Entropy changes during transfer of heat between two bodies

Consider two metal blocks, one at 500K and another at 300K, they are bought to contact with each other until they reach a common temperature. Find the entropy change of each object and the total change considering there is no change in the volume of the metal blocks in the process and no the other interactions excluding the heat transfer between the two blocks.Also is this process irreversible, why?

also $$C_v= 10 J/K$$ for both the metal blocks

My attempt: This process is irreversible, as once it reaches the equilibrium temperature it cannot go back to the initial state without external intervention that is to say heat wont flow from cold body to hot body and also when two bodies are at the same temperature heat doesn't flow from one to the other to increase the temperature of one and to decrease the other.

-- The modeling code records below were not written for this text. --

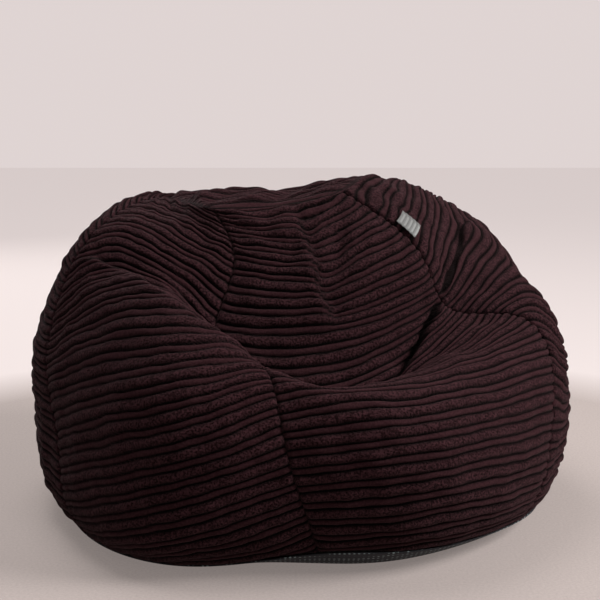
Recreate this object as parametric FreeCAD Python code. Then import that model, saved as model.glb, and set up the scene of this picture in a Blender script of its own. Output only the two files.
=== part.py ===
import FreeCAD, Part
import os
import math

V3 = FreeCAD.Vector

# ---------------------------------------------------------------- driving dimensions (mm)
WIDTH = 850.0              # overall width across the arms, as it lies
COVER_T = 3.0              # corduroy side and top panels, pile included
BASE_T = 2.0               # non-slip base fabric
LINER_DEPTH = 5.6          # outside of the cover to outside of the liner
LINER_T = 1.2              # liner fabric
FILL_DEPTH = 12.5          # outside of the cover to the bead filling
FILL_DEPTH_TOP = 13.5      # the same, under the top panel
SEAM_GAP = 0.5             # gap drawn between panels that are sewn together
COLUMN_APART = 110.0       # least distance from one column of the shape to the next
FLAT = 0.86                # part of the base outline that lies flat on the floor
LINER_FLOOR = 9.0          # underside of the liner above the floor
FILL_FLOOR = 15.0          # underside of the filling above the floor
COVER_ZIP_Y = 95.0         # where the cover zip crosses the base, behind the middle
COVER_ZIP_HALF = 210.0     # half the length of the cover zip
LINER_ZIP_Y = -60.0        # where the liner zip crosses the liner base
LINER_ZIP_HALF = 150.0     # half the length of the liner zip
ZIP_SLOT = 5.0             # half the width of the opening the zip fills
ZIP_END = 6.0              # from the end of the slot to the first tooth
TOOTH_PITCH = 5.0
TOOTH_TIP = 0.8            # from the middle of the zip to the tip of a tooth
TOOTH_ROOT = 2.4
BEAD_EDGE = 3.4            # outer edge of the bead that carries the teeth
TEETH_UNDER = 0.7          # teeth reach this far below the top of the fabric
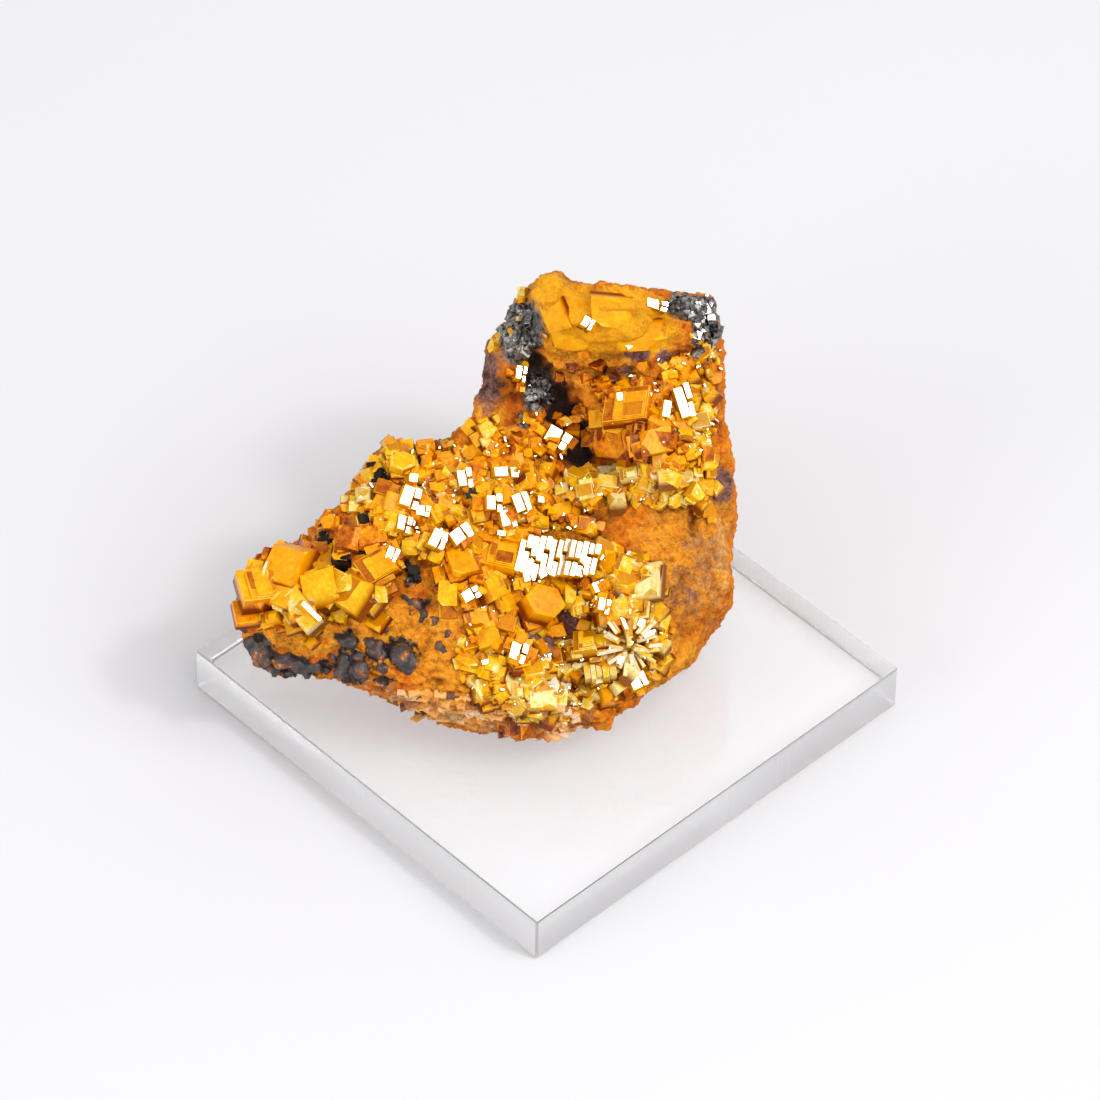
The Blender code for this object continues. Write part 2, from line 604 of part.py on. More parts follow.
def build_groups(rock, limonite, collection, cutters, materials):
    """Grows every group on the limonite, keeping a thin gap to each neighbour."""
    surface = Surface(rock)
    seat = cutters.objects["seat"]
    neighbours = []
    for table, maker, depth in ((CRYSTAL_GROUPS, crystal_group, BED_DEPTH), (DARK_GROUPS, dark_group, DARK_BED_DEPTH)):
        for name, group in table.items():
            solid = maker(name, group, surface, collection, limonite)
            for earlier in neighbours:
                if boxes_meet(solid, earlier):
                    combine(solid, earlier, "DIFFERENCE")
            combine(solid, seat, "INTERSECT")
            keep_largest_piece(solid)
            tidy_faces(solid, 1.5)
            keep_largest_piece(solid)
            solid.data.materials.clear()
            solid.data.materials.append(materials[name.split("_")[0]])
            neighbours.append(fattened(solid, name + "_and_gap", cutters))
            socket = as_cutter(add_beds(group["beds"], surface, depth, CONTACT_GAP, cutters))
            combine(rock, socket, "DIFFERENCE", self_overlap=True)
    keep_largest_piece(rock)
    tidy_faces(rock, 3.0)
    keep_largest_piece(rock)


def build_base(collection, material):
    bm = bmesh.new()
    bmesh.ops.create_cube(bm, size=1.0)
    for vert in bm.verts:
        vert.co = Vector((vert.co.x * BASE_SIDE, vert.co.y * BASE_SIDE, (vert.co.z + 0.5) * BASE_THICKNESS))
    base = new_object("acrylic_base", bm, collection, material)
    bevel = base.modifiers.new("eased_edges", "BEVEL")
    bevel.width = BASE_CHAMFER
    bevel.segments = 1
    return base


def main():
    clear_scene()
    specimen = new_collection("mimetite_specimen")
    cutters = new_collection("cutters", hidden=True)
    materials = {
        "acrylic": make_material("clear_acrylic", (0.97, 0.97, 0.98), 0.03, transmission=1.0, ior=1.49),
        "limonite": make_material("limonite", (0.55, 0.20, 0.02), 0.9),
        "mimetite": make_material("mimetite", (0.82, 0.42, 0.02), 0.25),
        "goethite": make_material("goethite", (0.05, 0.04, 0.04), 0.4),
        "galena": make_material("galena", (0.25, 0.25, 0.27), 0.3, metallic=1.0),
    }
    build_base(specimen, materials["acrylic"])
    rock, limonite = build_limonite(specimen, cutters, materials["limonite"])
    build_groups(rock, limonite, specimen, cutters, materials)


main()
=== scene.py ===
import json
import math
import random

import bmesh
import bpy
import numpy as np
from mathutils import Matrix, Vector, noise
from mathutils.bvhtree import BVHTree

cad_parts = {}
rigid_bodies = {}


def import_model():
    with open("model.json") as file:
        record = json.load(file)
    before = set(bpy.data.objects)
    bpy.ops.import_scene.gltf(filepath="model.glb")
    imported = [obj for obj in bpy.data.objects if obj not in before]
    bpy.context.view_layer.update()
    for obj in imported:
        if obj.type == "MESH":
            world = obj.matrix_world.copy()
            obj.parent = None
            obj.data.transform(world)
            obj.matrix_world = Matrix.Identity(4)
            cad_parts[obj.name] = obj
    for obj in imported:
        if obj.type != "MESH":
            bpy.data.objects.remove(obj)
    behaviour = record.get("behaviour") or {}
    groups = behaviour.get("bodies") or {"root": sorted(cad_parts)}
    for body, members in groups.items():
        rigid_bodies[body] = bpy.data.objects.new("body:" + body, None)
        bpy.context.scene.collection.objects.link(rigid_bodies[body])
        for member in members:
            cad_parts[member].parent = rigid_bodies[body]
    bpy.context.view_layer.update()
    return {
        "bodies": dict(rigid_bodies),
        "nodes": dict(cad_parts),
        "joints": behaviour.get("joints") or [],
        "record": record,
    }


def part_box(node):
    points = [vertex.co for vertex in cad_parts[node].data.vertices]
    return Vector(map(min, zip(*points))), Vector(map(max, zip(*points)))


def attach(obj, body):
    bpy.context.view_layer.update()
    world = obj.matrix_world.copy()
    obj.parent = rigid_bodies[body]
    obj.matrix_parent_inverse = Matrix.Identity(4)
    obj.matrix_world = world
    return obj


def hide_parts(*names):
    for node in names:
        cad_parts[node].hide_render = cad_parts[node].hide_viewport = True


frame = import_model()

bl_info = {
    "name": "Mimetite Specimen",
    "version": (1, 0, 0),
    "blender": (4, 5, 0),
    "location": "View3D > Sidebar > Mimetite",
    "description": "Builds a mimetite specimen on limonite, resting on a square of clear acrylic",
    "category": "Add Mesh",
}

MM = 0.001
PER_METRE = 1000
BASE_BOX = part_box("acrylic_base")
BASE_TOP = Vector((0, 0, BASE_BOX[1][2]))

# The viewer: angles in degrees, distance and the eye's offset across and up in mm, lens and sensor in mm.
VIEW_AZIMUTH = 45.94
VIEW_ELEVATION = 45.46
VIEW_ROLL = 0.79
VIEW_DISTANCE = 1519.5
EYE_OFFSET = (0.74, 24.0)
LENS = 224.8
SENSOR = 36.0

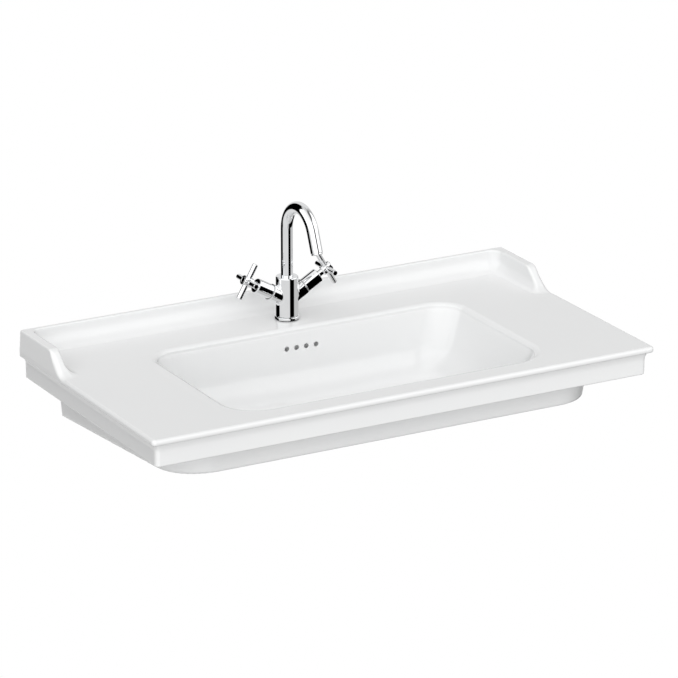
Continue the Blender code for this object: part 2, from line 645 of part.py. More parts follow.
def make_spout(pivot):
    bend_steps = 14
    spout = curve_solid("spout", spout_line(SPOUT_FOOT_Z, SPOUT_LEG, bend_steps), SPOUT_R, 6, CHROME, pivot)
    bore = curve_solid("spout_bore", spout_line(SPOUT_FOOT_Z - 0.005, SPOUT_LEG + 0.005, bend_steps),
                       SPOUT_BORE_R, 6, None, pivot, group=cutters)
    cut(spout, bore)
    top = SPOUT_FOOT_Z - GAP
    groove_r, tail_bore_r = 0.0097, 0.0082
    tail = [(SPOUT_R, top), (SPOUT_R, top - 0.0012), (groove_r, top - 0.0012), (groove_r, top - 0.0032),
            (SPOUT_R, top - 0.0032), (SPOUT_R, top - 0.0052), (groove_r, top - 0.0052), (groove_r, top - 0.0072),
            (SPOUT_R, top - 0.0072), (SPOUT_R, top - 0.0090), (tail_bore_r, top - 0.0090), (tail_bore_r, top)]
    turned("spout_tail", tail, BRASS, pivot, steps=FINE, ring=True)
    for index, depth in enumerate((0.0022, 0.0062)):
        o_ring(f"spout_o_ring_{index + 1}", 0.01040, 0.00060, top - depth, RUBBER, pivot)
    end = Vector(spout_line(SPOUT_FOOT_Z, SPOUT_LEG, bend_steps)[-1])
    outlet = empty("spout_outlet", end, (-SPOUT_TILT, 0, 0))
    outlet.parent = pivot
    housing = [(0.0078, 0.0080), (SPOUT_BORE_R - 2 * GAP, 0.0080), (SPOUT_BORE_R - 2 * GAP, -GAP), (0.0102, -GAP),
               (0.0102, -0.0024), (0.0096, -0.0030), (0.0078, -0.0030)]
    turned("aerator_housing", housing, CHROME, outlet, steps=FINE, ring=True)
    tube("aerator_seal", 0.0060, 0.0088, 0.0080 + GAP, 0.0096, RUBBER, outlet, steps=MEDIUM)
    rod("aerator_insert", 0.0078 - GAP, -0.0012, 0.0068, PLASTIC, outlet, steps=MEDIUM)


# ---------------------------------------------------------------- click waste
def make_waste():
    centre = (0, DRAIN_Y, 0)
    seat = DRAIN_Z + GAP
    tube("waste_top_seal", 0.0232, 0.0300, seat, seat + 0.0010, RUBBER, location=centre, steps=FINE)
    flange = seat + 0.0010 + GAP
    tail = -0.1730
    outer_r, inner_r = 0.0208, 0.0183
    profile = [(0.0278, flange + 0.0030), (0.0305, flange + 0.0026), (0.0320, flange + 0.0010), (0.0320, flange),
               (outer_r, flange), (outer_r, tail), (inner_r, tail), (inner_r, flange + 0.0010),
               (0.0250, flange + 0.0012)]
    body = turned("waste_body", profile, CHROME, location=centre, steps=FINE, ring=True)
    bridge_top = -0.1560
    bridge = box("waste_bridge", (-0.0192, DRAIN_Y - 0.0040, bridge_top - 0.0030),
                 (0.0192, DRAIN_Y + 0.0040, bridge_top), None, cutters)
    join(body, bridge)
    cut(body, box("waste_overflow_slot", (-0.0070, DRAIN_Y - 0.030, -0.1465),
                  (0.0070, DRAIN_Y + 0.030, -0.1370), None, cutters))
    under = DRAIN_BOSS_Z - GAP
    tube("waste_lower_seal", outer_r + GAP, 0.0310, under - 0.0040, under, RUBBER, location=centre, steps=FINE)
    nut_top = under - 0.0040 - GAP
    hex_nut("waste_backnut", 0.0560, outer_r + GAP, nut_top - 0.0085, nut_top, BRASS, (0, DRAIN_Y), FINE)
    make_clicker(centre, bridge_top)
    make_plug(centre, flange)


def make_clicker(centre, bridge_top):
    low = bridge_top + GAP
    tube("waste_clicker", 0.0046, 0.0075, low, -0.1340, PLASTIC, location=centre, steps=MEDIUM, edge=0.0006)
    turns, per_turn, wire, radius = 6, 8, 0.00035, 0.0035
    start, end = low + wire + GAP, -0.1432 - wire - GAP
    count = turns * per_turn
    helix = [(radius * cos(2 * pi * i / per_turn), radius * sin(2 * pi * i / per_turn),
              start + (end - start) * i / count) for i in range(count + 1)]
    curve_solid("waste_spring", helix, wire, 1, STEEL, location=centre)


def make_plug(centre, flange):
    slider = empty("plug_axis", centre)
    under = flange + PLUG_LIFT
    cap = [(0, under + 0.0052), (0.0100, under + 0.0050), (0.0190, under + 0.0040),
           (PLUG_R - 0.0015, under + 0.0024), (PLUG_R, under + 0.0012), (PLUG_R - 0.0010, under), (0, under)]
    turned("waste_plug", cap, CHROME, slider, steps=FINE)
    tube("waste_plug_seal", 0.0100, 0.0225, under - 0.0012 - GAP, under - GAP, RUBBER, slider, steps=FINE)
    stem_top = under - GAP
    rod("waste_plug_stem", 0.0040, -0.1432, stem_top, STEEL, slider, steps=COARSE, edge=0.0004)


# ---------------------------------------------------------------- assembly
make_basin()
left, right = valve_axis("left", -1), valve_axis("right", 1)
make_tap_body((left, right))
make_tap_fixing()
for axis in (left, right):
    make_valve(axis.name, axis)
    make_handle(axis.name, axis)
make_spout(empty("spout_axis", (0, TAP_Y, 0)))
make_waste()
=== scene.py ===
"""Wall-hung ceramic washbasin with a two-handle swan-neck mixer and a click waste: the finished look.

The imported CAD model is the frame.  Its hidden fittings are shown as they are, with their own
finishes, and everything that the eye meets is rebuilt here as a finer surface that rides on the
same bodies.  Shapes are worked out in millimetres in the frame's axes, and made in metres.
"""
import json
from math import cos, pi, radians, sin, tan

import bpy
import numpy as np
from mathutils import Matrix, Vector


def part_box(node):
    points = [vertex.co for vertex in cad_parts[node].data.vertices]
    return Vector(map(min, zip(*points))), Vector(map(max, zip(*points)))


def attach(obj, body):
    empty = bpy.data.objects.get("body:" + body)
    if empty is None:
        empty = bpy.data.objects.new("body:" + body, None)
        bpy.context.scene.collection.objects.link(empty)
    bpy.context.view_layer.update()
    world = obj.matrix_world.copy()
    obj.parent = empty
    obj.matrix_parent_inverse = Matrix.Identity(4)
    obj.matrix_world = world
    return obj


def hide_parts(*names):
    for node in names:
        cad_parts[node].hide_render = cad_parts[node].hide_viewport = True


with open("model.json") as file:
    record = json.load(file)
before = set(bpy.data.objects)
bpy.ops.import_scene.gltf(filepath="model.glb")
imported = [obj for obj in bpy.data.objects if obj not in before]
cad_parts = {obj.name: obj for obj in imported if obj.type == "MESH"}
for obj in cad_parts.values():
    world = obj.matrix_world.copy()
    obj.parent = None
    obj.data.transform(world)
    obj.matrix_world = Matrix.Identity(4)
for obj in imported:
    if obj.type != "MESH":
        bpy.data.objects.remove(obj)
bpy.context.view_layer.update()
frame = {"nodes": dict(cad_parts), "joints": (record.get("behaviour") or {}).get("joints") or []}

MM = 0.001


def low(node):
    """Lowest corner of a CAD node, in millimetres."""
    return np.array(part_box(node)[0]) / MM


def high(node):
    return np.array(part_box(node)[1]) / MM


def joint(name):
    return next(entry for entry in frame["joints"] if entry["name"] == name)


# ------------------------------------------------------------------ sizes, in millimetres
HALF = high("basin")[0]                 # half the basin's width
DEPTH = -low("basin")[1]
TOP = high("basin")[2]                  # top of the upstand

LIP, LIP_R = 12.0, 5.6                  # height of the deck's rounded lip, and its radius
LIP_INSET = 7.0                         # the apron starts this far in, under the lip
APRON_INSET, APRON_BOTTOM = 11.0, -54.0
APRON_COVE = 15.0                       # height of the apron's hollow top
APRON_LEAN = 0.01
PLAN_CORNER = 8.0
BACK_THICK, WING_THICK = 9.0, 20.0      # upstand along the wall, and its two side returns (the wings)
BACK_COVE, WING_COVE = 29.0, 18.0
INNER_CORNER = 19.0                     # plan radius where upstand and return meet
WING_LEAN = 0.07
WING_LENGTH, WING_SLOPE = 125.0, radians(40)
WING_EDGE_R, WING_END_R = 2.7, 10.0     # rounding of a wing's outer edge, and of its front corner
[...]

now to compute the $$\Delta S$$ we can perform the same process very very slowly such that the two systems are always at equilibrium. thus we can write $$dS=\frac{\delta q_{rev}}{T}=\frac{dq}{T}=\frac{C_vdT}{T}$$ thus for system 1: $$\Delta S_1=C_v ln\frac{T_f}{T_i}$$ and thus $$\Delta S_{TOTAL}=C_v ln\frac{T_{f}}{T_{i1}}+C_v ln\frac{T_{f}}{T_{i2}}$$

My questions : I have a feeling my reasoning is not rigorous enough and my definitions are going in circles . and my analytic solution is wrong as the i'm basically using $$\delta q$$ of the irreversible process and using the same information in the assumed reversible process.